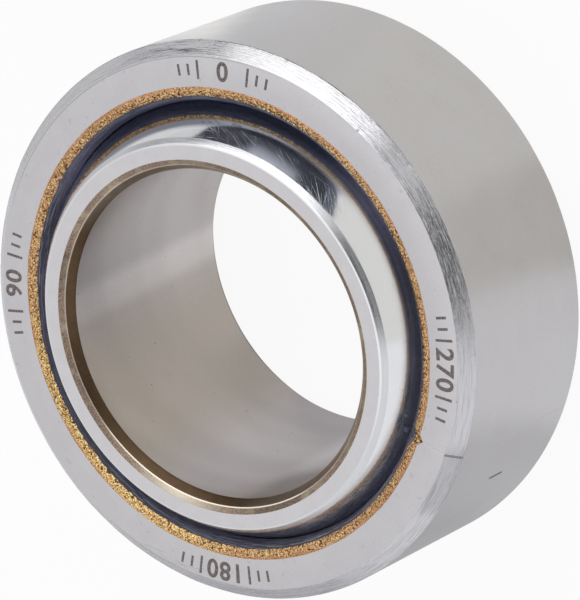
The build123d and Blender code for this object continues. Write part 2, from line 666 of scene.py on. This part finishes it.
def ground_face():
    finish = Finish("ground_face")
    mottle = finish.noise(0.7, 3.0, 0.6)
    grain = finish.noise(7.0, 2.0, 0.6)
    lines = finish.streaks(6.0, 0.07, finish.radius)
    spots = finish.noise(2.6, 1.0).remap(0.75, 0.8)
    pale = mottle.blend(colour(203, 201, 203), colour(217, 216, 217))
    pale = pale * grain.spread(0.96, 1.03)
    finish.set("Base Color", spots.blend(pale, colour(202, 184, 172)))
    finish.set("Roughness", mottle.remap(0.2, 0.8, 0.26, 0.36))
    coarse = finish.bump(grain, 1.4e-6, 0.6)
    finish.set("Normal", finish.bump(lines, 1.0e-6, 0.6, coarse))
    return finish.material


# A painted highlight runs along the edge between the two bore chamfers, at this slope
LAND_HIGHLIGHT_SLOPE = 3.235


def bore_land():
    finish = Finish("bore_land")
    speckle = finish.noise(8.0, 3.0, 0.7)
    brown = speckle.remap(0.3, 0.7).blend(colour(116, 97, 82), colour(172, 154, 138))
    cloud = finish.noise(0.6).remap(0.5, 0.72, 0.0, 0.55)
    blended = cloud.blend(brown, colour(196, 186, 160))
    # Painted highlight: the land lighter on the side at 149°
    lighter_zone = finish.near(149.0, 10.0, 24.0) * 0.7
    blended = lighter_zone.blend(blended, colour(226, 217, 198))
    # Painted shade on the sides at 188° and 60°, and painted light on the side at 280°
    painted_shade_zones = finish.near(188.0, 12.0, 14.0).maximum(finish.near(60.0, 7.0, 8.0))
    painted_light_zone = finish.near(280.0, 35.0, 25.0)
    blended = blended * (painted_shade_zones * -0.34 + 1.0) * (painted_light_zone * 0.24 + 1.0)
    # Painted highlight along the edge between the chamfers, brightest on the side at 158°
    line = abs(finish.slope - LAND_HIGHLIGHT_SLOPE).remap(0.012, 0.032, 1.0, 0.0)
    line = line * (finish.near(158.0, 41.0, 8.0) * 0.65 + 0.35)
    finish.set("Base Color", line.blend(blended, colour(246, 238, 222)))
    finish.set("Roughness", 0.42)
    finish.set("Normal", finish.bump(speckle, 1.2e-5, 0.7))
    return finish.material


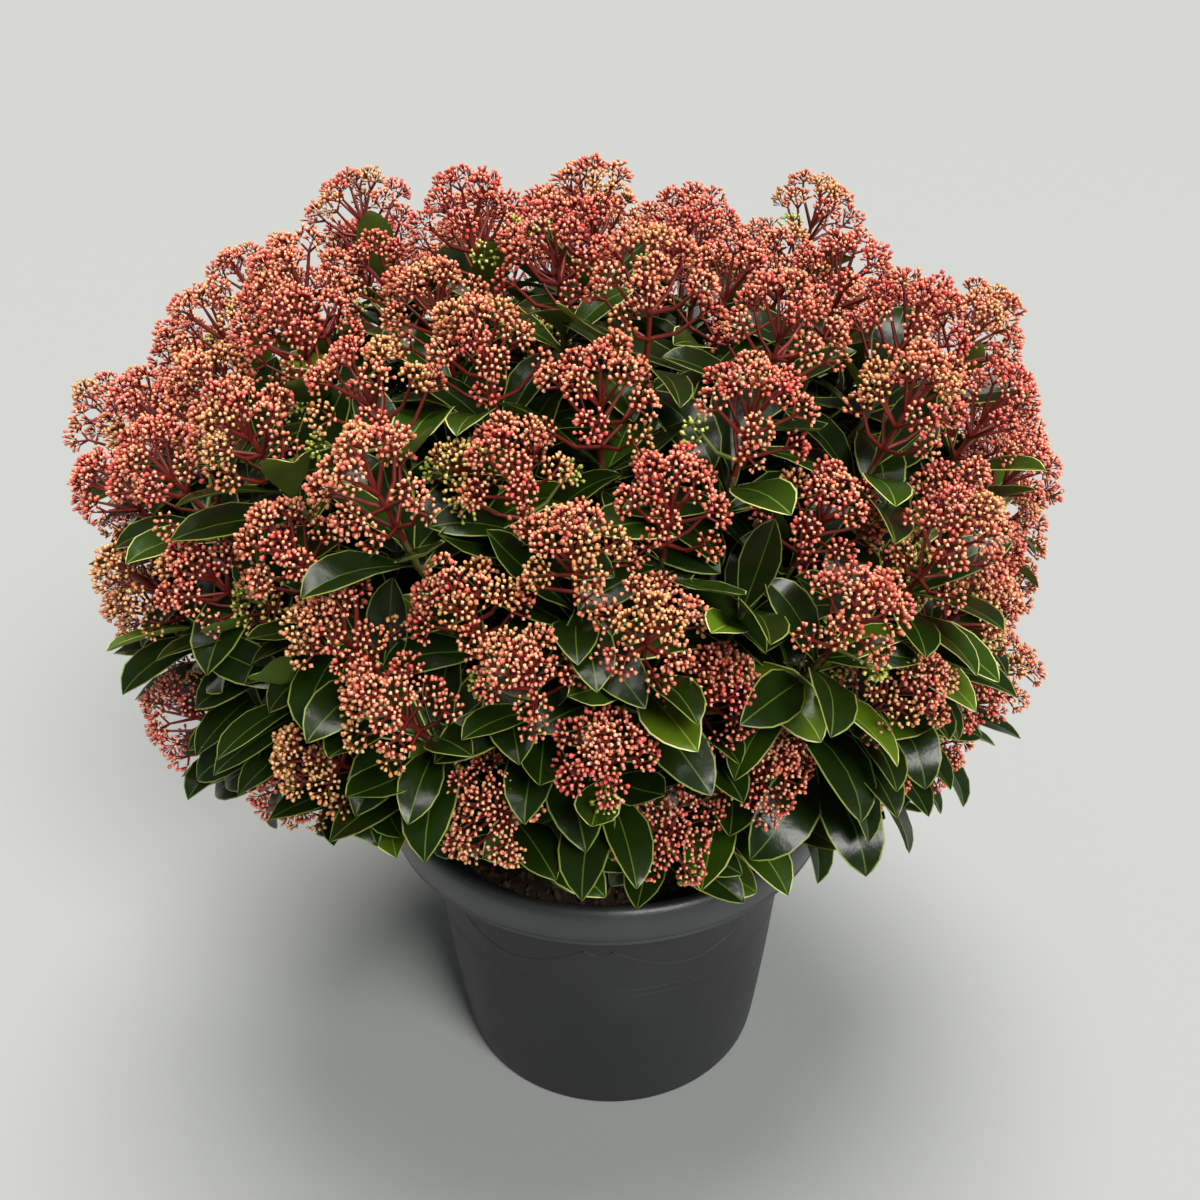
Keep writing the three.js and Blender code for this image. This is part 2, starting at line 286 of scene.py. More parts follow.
def dealShapes(add, start, inputs):  # one to each point, as real geometry
    shapes = add("GeometryNodeCollectionInfo", {
        "Collection": start["Shapes"], "Separate Children": True, "Reset Children": True,
    })
    dealt = add("GeometryNodeInstanceOnPoints", {"Instance": shapes, "Pick Instance": True, **inputs})
    return add("GeometryNodeRealizeInstances", {"Geometry": dealt})


def sprayTree(finishCount):  # shapes on points that say how each one lies
    labels = [f"Finish {k + 1}" for k in range(finishCount)]
    tree, add, start = newTree("sprays", {**dealSockets, **dict.fromkeys(labels, "Material")})
    turned = add("FunctionNodeAxesToRotation", {
        "Primary Axis": readField(add, "along"), "Secondary Axis": readField(add, "facing"),
    }, primary_axis="Y", secondary_axis="Z")
    sizes = {0: readField(add, "size"), 1: anySize(add, start)}
    last = dealShapes(add, start, {
        "Points": start["Geometry"], "Instance Index": readField(add, "form"),
        "Rotation": turned, "Scale": add("ShaderNodeMath", sizes, operation="MULTIPLY"),
    })
    part = readField(add, "part")
    for k, label in enumerate(labels):
        chosen = add("FunctionNodeCompare", {2: part, 3: k}, data_type="INT", operation="EQUAL")
        last = dress(add, last, start[label], chosen)
    add("NodeGroupOutput", {"Geometry": last})
    return tree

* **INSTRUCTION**
Filter the entries down to the lines containing "this". Copy each of those lines.

* **THE RESPONSE**
The build123d and Blender code for this object continues. Write part 2, from line 666 of scene.py on. This part finishes it.
# A painted highlight runs along the edge between the two bore chamfers, at this slope
Keep writing the three.js and Blender code for this image. This is part 2, starting at line 286 of scene.py. More parts follow.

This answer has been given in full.